Changeons de registre aujourd’hui avec des nouvelles, et qui plus est des nouvelles policières. Enfin, il faut nuancer, ce sont, sur 537 pages, six longues nouvelles, et plutôt du domaine du « noir » que du policier à proprement parler. Don Winslow n’est pas un inconnu pour moi, j’ai déjà lu L’hiver de Frankie Machine et La patrouille de l’aube, apprécié l’univers du sud californien, entre surf et trafic de drogue, immigration clandestine et violence urbaine, le tout avec toujours une dose d’humour bienvenu. J’ai eu aussi l’occasion de voir l’auteur (et son sourire charmant), aux Quais du Polar, et de le suivre un peu sur les réseaux sociaux, où il est un anti-trumpiste virulent.

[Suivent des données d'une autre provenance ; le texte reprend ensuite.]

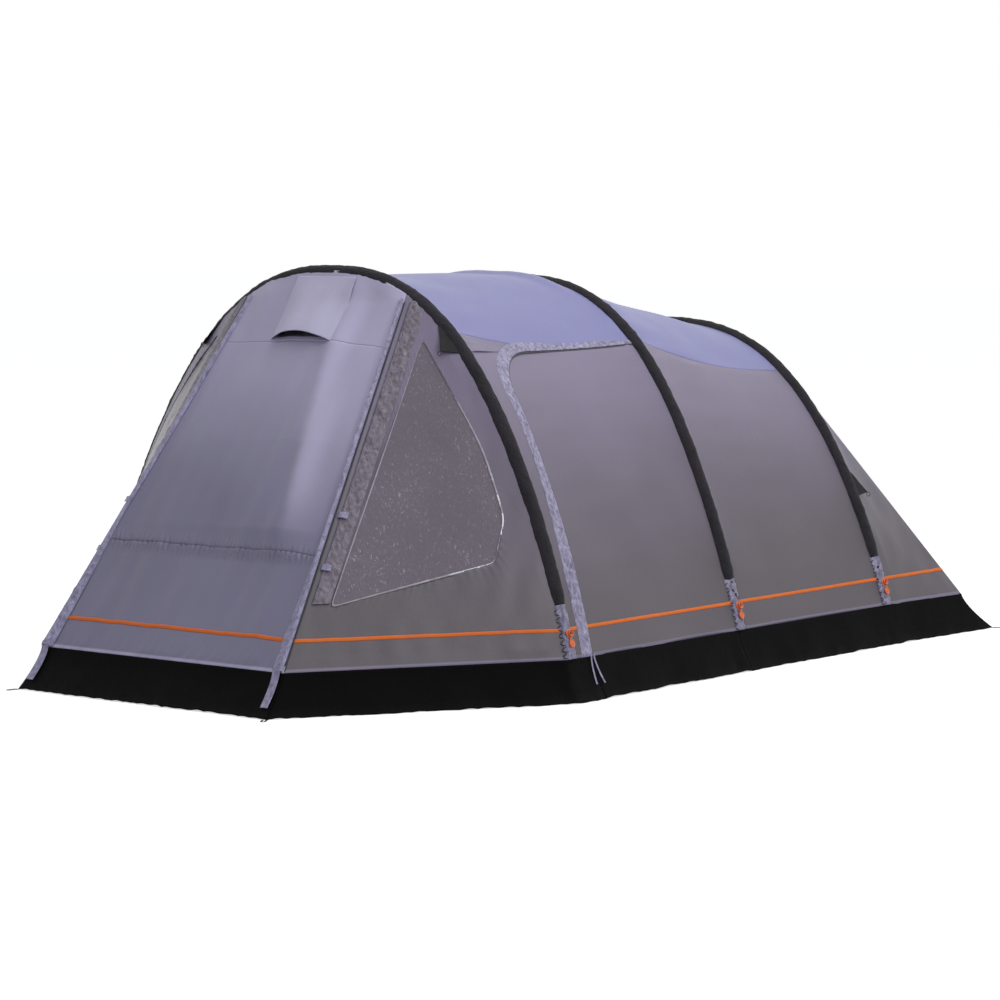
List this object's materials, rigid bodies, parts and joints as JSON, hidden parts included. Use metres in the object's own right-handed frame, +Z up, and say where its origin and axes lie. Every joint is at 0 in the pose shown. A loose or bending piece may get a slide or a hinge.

« Oui, j’ai voté pour ce type. J’allais quand même pas voter pour une nana convaincue que le pays lui devait la Maison Blanche parce que son mari s’était fait tailler une pipe.
Une démocrate en plus. »
Le vocabulaire de ces « novellas » n’est pas édulcoré, c’est un des éléments qui permet de se mettre dans le bain immédiatement, avec le goût certain de Don Winslow pour les descriptions précises et les dialogues incisifs. Parmi ces textes, bien composés et pleins de rebondissements, le premier donne son titre au livre, il est assez violent, tout en gardant sa part d’humanité, et en mettant en scène de beaux personnages : Eva, au standard pour répondre aux appels d’urgence de la police, apprend ainsi la mort de son plus jeune fils et fait jurer à l’aîné de le venger. C’est noir, très noir !
La deuxième nouvelle « Crime 101 », qui séduit par son humour, met en scène un braqueur assez original, la troisième « Le zoo de San Diego » allie encore l’humour à la tendresse pour les personnages, avec des scènes hilarantes, dont un singe nanti arme à feu, et les truands les plus bêtes qui soient !
La quatrième, « Sunset », ne manque pas d’humour non plus. Je suis entrée avec un peu plus de difficultés dans la cinquième, « Paradise »,
qui a pour cadre Hanaley Bay, à Hawaï, et le monde du trafic de drogue, mais je l’ai fini convaincue. Enfin, je n’ai pas lâché « La dernière chevauchée », avec des personnages très émouvants, un garde-frontière et une petite Salvadorienne de six ans séparée de ses parents par une loi inique.
J’ai aimé le fait que de nombreux lieux se retrouvent d’une nouvelle à l’autre, ainsi que quelques protagonistes. C’est un recueil qui séduira en particulier les lecteurs habitués à l’univers de Don Winslow, on y voit revenir certains de ses anciens personnages qu’on croyait restés dans un roman précédent ! Ces retrouvailles avec l’auteur me font augurer le meilleur de la lecture de La griffe du chien qui se trouve dans ma pile à lire.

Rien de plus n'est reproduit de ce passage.